富士フイルム系が実施、各領域の専門医と共同で症例を集める
イヌの脊髄疾患、17年度にも再生医療で臨床研究

併設施設にはクリーンベンチが設置され、細胞培養を行う(富士フイルム提供)

 富士フイルムとアニコムホールディングスが設立したセルトラスト・アニマル・セラピューティクス(東京都新宿区、牧野快彦社長)は2017年度中にも、イヌの脊髄疾患の再生医療で臨床研究を始める。運営する動物再生医療センター病院(横浜市中区)を通じて実施する。すでに研究を開始している骨折や関節炎などイヌの疾患研究と合わせ、各領域の専門医と共同で症例を集めるなどして研究を本格化する。

 実施する予定の再生医療は、皮下脂肪由来の間葉系幹細胞(MSC)を用いた「細胞治療」。
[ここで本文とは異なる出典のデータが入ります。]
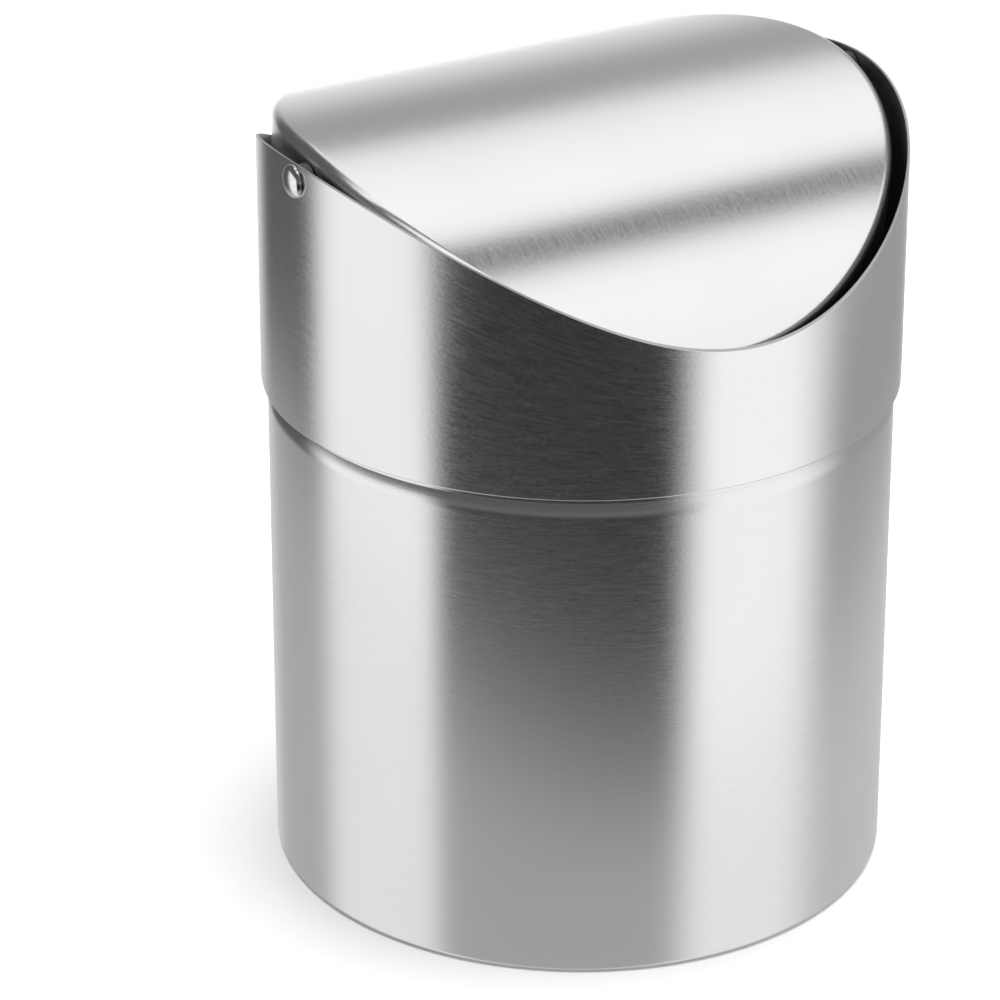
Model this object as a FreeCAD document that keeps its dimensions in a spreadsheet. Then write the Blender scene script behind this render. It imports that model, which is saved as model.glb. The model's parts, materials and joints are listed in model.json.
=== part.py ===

健康な個体から取り出して培養したMSCを動物に投与し、治療をする。自己免疫力の回復や、炎症を抑える効果が期待される。

 同院では乾性角結膜炎や、関節炎、慢性腸炎、骨折で臨床研究を開始している。研究は同院の倫理委員会で審議され、必ずオーナーの同意を得ることや、動物に苦痛を与えないことを定める。

 同院の細胞治療に使う細胞は、品質を保証するため、培養方法やチェック項目などを整備し、3月にルールを確立。培養室にはエアシャワーを浴びて入室するなど、管理体制を徹底した。また細胞培養施設を併設しており、保有できる細胞で約100匹に対応可能だ。

 今後は細胞治療の手順を確立し、同院から町の動物病院へ医療用細胞を提供するなど、より多くのペットオーナーが細胞治療を選択できるシステムの構築を狙う。
日刊工業新聞2017年8月10日
明豊
明豊 Ake Yutaka 取締役デジタルメディア事業担当
現在、動物への再生医療には法規制がない。ハードルの低さによって一般の動物病院での成果が報告されている一方、施設の設備や手順などは医療機関ごとにばらつきがあり、治療効果の検証が不十分だった。